I was fascinated by this evocation of life in the US after WWII in what was then a "remote" region and by the image of the green grocer visiting farmers in his truck. Amazing how times have changed in a single generation!

Thanks for sharing such lovely memories, Alice, and congrats on a very well written piece!

Pamela S. Meyers said...

LOL I enjoyed this story a lot. A cat I had while growing up in the 50s and 60s used to like sleeping on the trunk of Dad's car - the warm sun, making it a nice toasty place to snooze. Once day my parents came out and got in the car, never looking at the trunk.

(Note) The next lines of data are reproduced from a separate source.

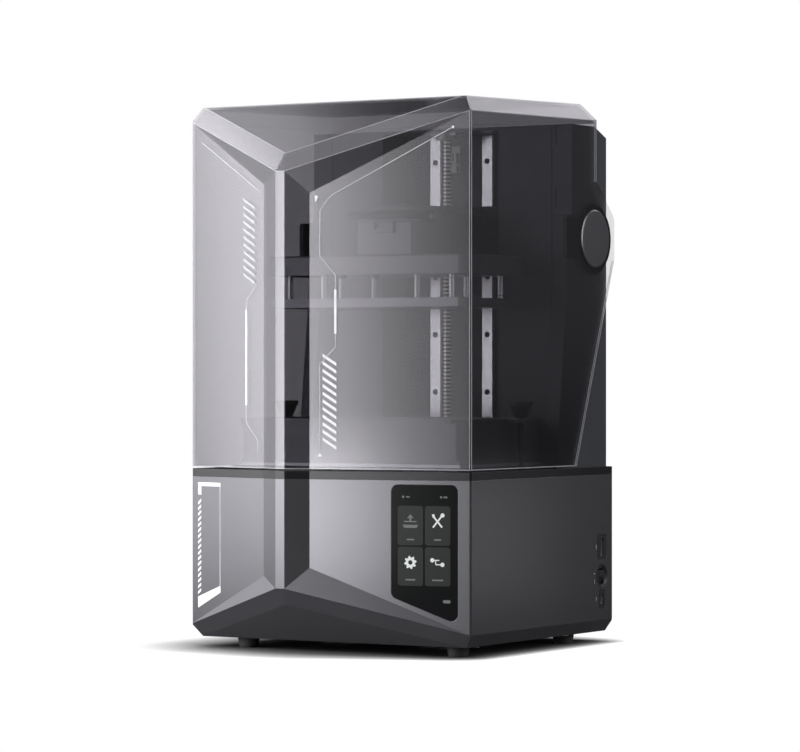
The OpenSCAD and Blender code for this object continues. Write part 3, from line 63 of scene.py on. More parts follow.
def principled(tree, out, color, metallic, rough):
    sh = tree.nodes.new("ShaderNodeBsdfPrincipled")
    sh.inputs["Base Color"].default_value = (*color, 1)
    sh.inputs["Metallic"].default_value = metallic
    sh.inputs["Roughness"].default_value = rough
    link(tree, sh.outputs[0], out.inputs["Surface"])
    return sh


def object_coords(tree, stretch=(1, 1, 1)):
    tc = tree.nodes.new("ShaderNodeTexCoord")
    mp = tree.nodes.new("ShaderNodeMapping")
    mp.inputs["Scale"].default_value = stretch
    link(tree, tc.outputs["Object"], mp.inputs["Vector"])
    return mp.outputs["Vector"]


def object_axis(tree, axis):
    """One of the object's own coordinates, X, Y or Z."""
    split = tree.nodes.new("ShaderNodeSeparateXYZ")
    link(tree, tree.nodes.new("ShaderNodeTexCoord").outputs["Object"], split.inputs[0])
    return split.outputs[axis]


def map_range(tree, value, ends):
    """A straight change: from ends[0] to ends[1] the result goes from ends[2] to ends[3]."""
    m = tree.nodes.new("ShaderNodeMapRange")
    names = ("From Min", "From Max", "To Min", "To Max")
    for socket, end in zip(names, ends):
        m.inputs[socket].default_value = end
    link(tree, value, m.inputs["Value"])
    return m.outputs["Result"]


def noise(tree, vec, scale, detail=3.0, rough=0.55):
    n = tree.nodes.new("ShaderNodeTexNoise")
    n.inputs["Scale"].default_value = scale
    n.inputs["Detail"].default_value = detail
    n.inputs["Roughness"].default_value = rough
    link(tree, vec, n.inputs["Vector"])
    return n.outputs["Fac"]


def ramp_range(tree, value, lo, hi):
    return map_range(tree, value, (*NOISE_ENDS, lo, hi))


def tint_range(tree, value, color, spread):
    r = tree.nodes.new("ShaderNodeValToRGB")
    r.color_ramp.elements[0].position, r.color_ramp.elements[1].position = NOISE_ENDS
    r.color_ramp.elements[0].color = (*[c * (1 - spread) for c in color], 1)
    r.color_ramp.elements[1].color = (*[min(c * (1 + spread), 1) for c in color], 1)
    link(tree, value, r.inputs["Fac"])
    return r.outputs["Color"]


def bump(tree, value, strength, distance, sh):
    b = tree.nodes.new("ShaderNodeBump")
    b.inputs["Strength"].default_value = strength
    b.inputs["Distance"].default_value = distance
    link(tree, value, b.inputs["Height"])
    link(tree, b.outputs["Normal"], sh.inputs["Normal"])
    return b


def soft_edges(tree, b, radius):
    """Edges catch the light as if they had a small radius."""
    e = tree.nodes.new("ShaderNodeBevel")
    e.samples = 4
    e.inputs["Radius"].default_value = radius
    link(tree, e.outputs["Normal"], b.inputs["Normal"])


# ------------------------------------------------------------------ materials


def grained(name, color, metallic, rough, grain=900.0, depth=0.00003, spread=0.06, edge=0.0,
            stretch=(1, 1, 1), coat=0.0, shine=0.5):
    """Paint, moulded plastic or bead-blasted metal: fine grain, and a slow drift of tone and gloss."""
    mat, tree, out = new_material(name)
    sh = principled(tree, out, color, metallic, rough)
    sh.inputs["Coat Weight"].default_value = coat
    sh.inputs["Specular IOR Level"].default_value = shine
    vec = object_coords(tree, stretch)
    slow = noise(tree, vec, 14.0, 4.0)
    fine = noise(tree, vec, grain, 2.0)
    link(tree, tint_range(tree, slow, color, spread), sh.inputs["Base Color"])
    link(tree, ramp_range(tree, slow, rough * 0.9, min(rough * 1.12, 1)), sh.inputs["Roughness"])
    b = bump(tree, fine, 0.35, depth, sh)
    if edge:
        soft_edges(tree, b, edge)
    return mat


GROOVE_ENDS = (0.12, 0.30)   # shares of the pitch, from a groove's middle, between which its painted shade ends
GROOVE_PAINTED_SHADE = 0.12          # how bright the painted shade in a groove is beside the crest


def threaded(name, color, rough, node):
    """Turned steel whose grooves, cut in the node's own mesh, get painted shade: the base colour darkens
    towards each groove's middle.
    """
    mat, tree, out = new_material(name)
    sh = principled(tree, out, color, 1.0, rough)
    first, pitch = groove_places(node)
    turns = math_node(tree, "DIVIDE", math_node(tree, "SUBTRACT", object_axis(tree, "Z"), first), pitch)
    wave = math_node(tree, "PINGPONG", math_node(tree, "FRACT", turns), 0.5)
    # painted shade: a colour ramp darkens the base colour in each groove
    shade = tree.nodes.new("ShaderNodeValToRGB")
    shade.color_ramp.elements[0].position, shade.color_ramp.elements[1].position = GROOVE_ENDS
    shade.color_ramp.elements[0].color = (*[c * GROOVE_PAINTED_SHADE for c in color], 1)
    shade.color_ramp.elements[1].color = (*color, 1)
    link(tree, wave, shade.inputs["Fac"])
    link(tree, shade.outputs["Color"], sh.inputs["Base Color"])
    lines = noise(tree, object_coords(tree, (0.2, 0.2, 1)), 500.0, 3.0)
    link(tree, ramp_range(tree, lines, rough * 0.8, rough * 1.25), sh.inputs["Roughness"])
    bump(tree, lines, 0.3, 0.00002, sh)
    return mat


GROOVE_DEPTH = 0.2 * MM      # a point farther in than this lies on a groove's floor


def groove_places(node):
    """Height of a screw's first groove, and the step from one groove to the next."""
    points = [v.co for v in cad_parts[node].data.vertices]
    cx = (min(p.x for p in points) + max(p.x for p in points)) / 2
    cy = (min(p.y for p in points) + max(p.y for p in points)) / 2
    reach = [(math.hypot(p.x - cx, p.y - cy), p.z) for p in points]
    full = max(r for r, z in reach)
    floors = sorted({round(z, 5) for r, z in reach if full / 2 < r < full - GROOVE_DEPTH})
    return (floors[0] + floors[1]) / 2, floors[2] - floors[0]


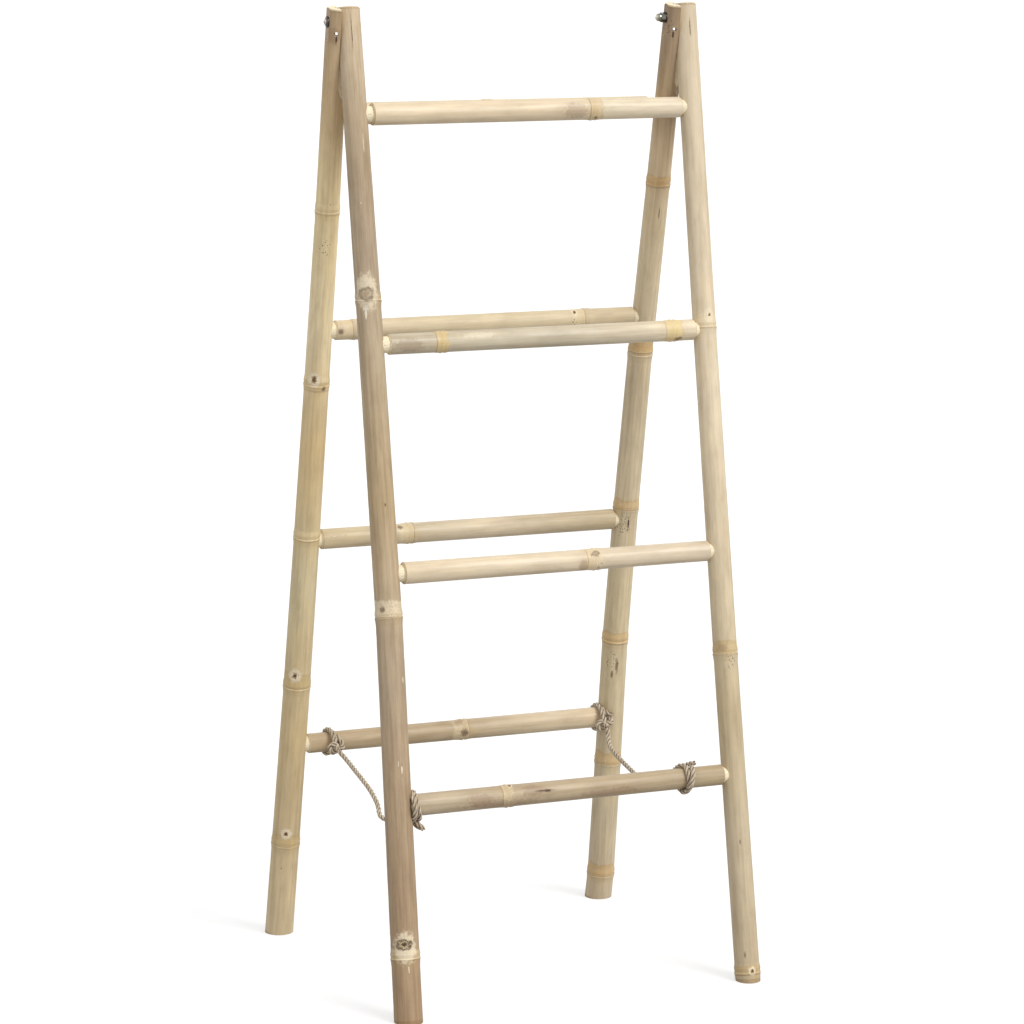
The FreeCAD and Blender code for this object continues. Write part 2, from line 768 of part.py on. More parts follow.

As my dad started driving down the street, my mother looked over her shoulder and shouted, "Roger, stop the car!" She about scared Dad half to death, but he stopped. There was the cat walking around on top of the trunk, probably wondering "What in the world is going on and where am I going?" He got a ride back home inside the car.

Caroline said...

Love animal stories! (adore them actually: lol) We've had plenty cats and most of them are smart as all get out, but they're snobs too. :) We had one mother cat (when we lived in "the big house" in town who insisted on going down the hill, crossing the state road and on into a place that held what I call "junk" (it wasn't). When her kittens followed her, she'd pause and look both ways before leading them across the road. None of them were ever hit. Smart momma.